Quando mencionei que as greves na Educação Pública parecem anacrônicas estava referindo a outros meios de mobilização e pressão, que podem efetivamente significar movimentos de lutas mais eficientes, fáceis e adequados para ampliação do poder de barganha da classe docente. Em primeiro lugar, salienta-se que o poder de negociação de uma organização está na sua capacidade de aglutinar e mobilizar forças pela concentração de pautas e discursos. Portanto, quanto maior a capacidade de um sindicato associar os membros de sua categoria, mantê-los identificados com sua liderança e replicar a “fala representativa institucional” a todos os seus membros, e dali para os demais setores da sociedade, maior a expressão de força e consequentemente o reconhecimento dos poderes que negociam as regras entre categoria e governo.
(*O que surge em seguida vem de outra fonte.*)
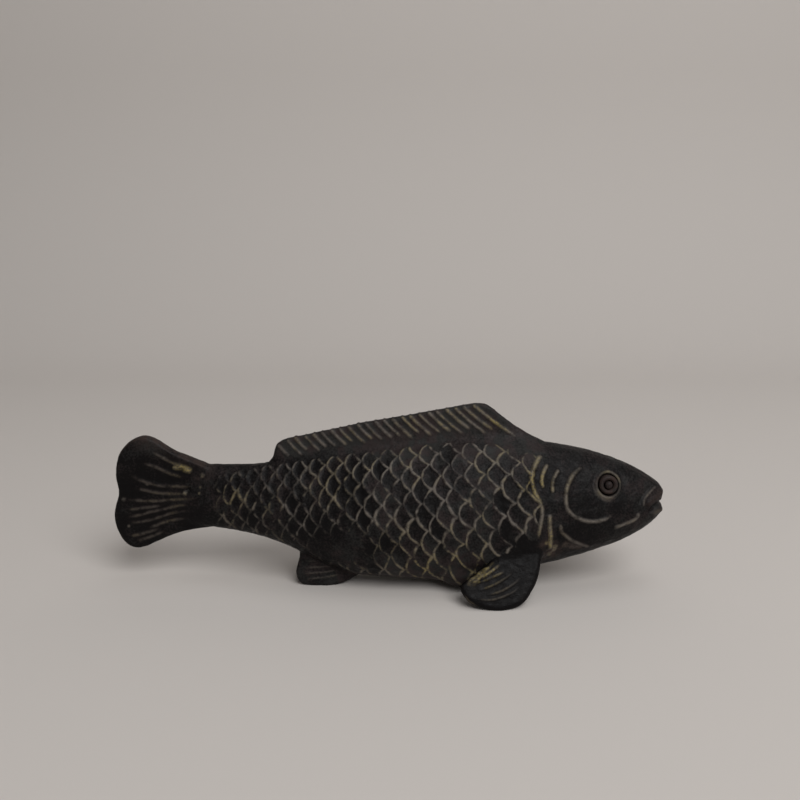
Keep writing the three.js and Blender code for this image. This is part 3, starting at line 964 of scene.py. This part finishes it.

Enquadram-se nestes mecanismos a unificação de canais de comunicação direta entre organização sindical e associados. Busca ativa pela participação de 100% dos membros da categoria, mesmo parecendo utópico. Mobilização da categoria para replicação de discursos e defesas de bandeiras que representem as demandas pautadas pelas deliberações do sindicato, dentro das comunidades ou em redes sociais virtuais. Inserção e reverberação de pautas da categoria e consolidação de discursos nas várias outras representações políticas, sejam nos vários partidos políticos, sejam em associações culturais e outras formas de agremiações. Execução de atos coordenados que manifestem centralização de decisões e amplitude nos efeitos das ações, mostrando a potencia da estrutura corporativa.

Estas ações podem parecer, em um primeiro momento, práticas insuficientes para produzir efeitos nas relações de poder entre categoria e governo. Entretanto, devemos lembrar que as eleições de 2018, mais que qualquer outra no Brasil até o momento, mostrou como as redes sociais e a coordenação de discursos (seja pelo uso de fake news seja com o uso de robôs) tiveram efeitos determinantes nos resultados das urnas. As novas ferramentas digitais e sua utilização na engenharia social é fato consumado neste novo século, motivo pelo qual urge uma mudança de mentalidade nas estratégias de combate político, principalmente para os professores públicos. Aqueles que, em 2020, acreditam que vão mobilizar a categoria somente com panfletos de papel e com megafone na frente da escola, ainda não saíram do século XX e não conseguem dimensionar a revolução tecnológica em que vivemos e as mudanças sutis nos parâmetros de valores das lutas sociais.

As ferramentas digitais nos combates políticos significam uma ruptura de paradigma, uma tecnologia determinante para o resultado dos embates comparado à inserção da pólvora nas guerras. Nos últimos anos assistimos inertes ao efeito devastador que algumas dezenas de youtubers promoveram na organização de movimentos conservadores, conseguindo medir forças com entidades como a própria UNE, que congregam milhões de estudantes, reforçando a lógica histórica de que poucos bem instrumentalizados podem enfrentar muitos desarticulados. Dominar a tecnologia digital e retomar a gestão das redes (virtuais ou pessoais) que formam a força de um sindicato é essencial para o fortalecimento da categoria e para reconquistar o poder de luta em nossa sociedade, garantir direitos e avançar em reivindicações mais justas para a Educação e seus profissionais.

*Renato Avellar de Albuquerque é mestre em educação, professor da rede municipal de Canoas-RS, técnico em Assuntos Educacionais no IFRS-PoA e Secretário de Educação do MCDR-RS.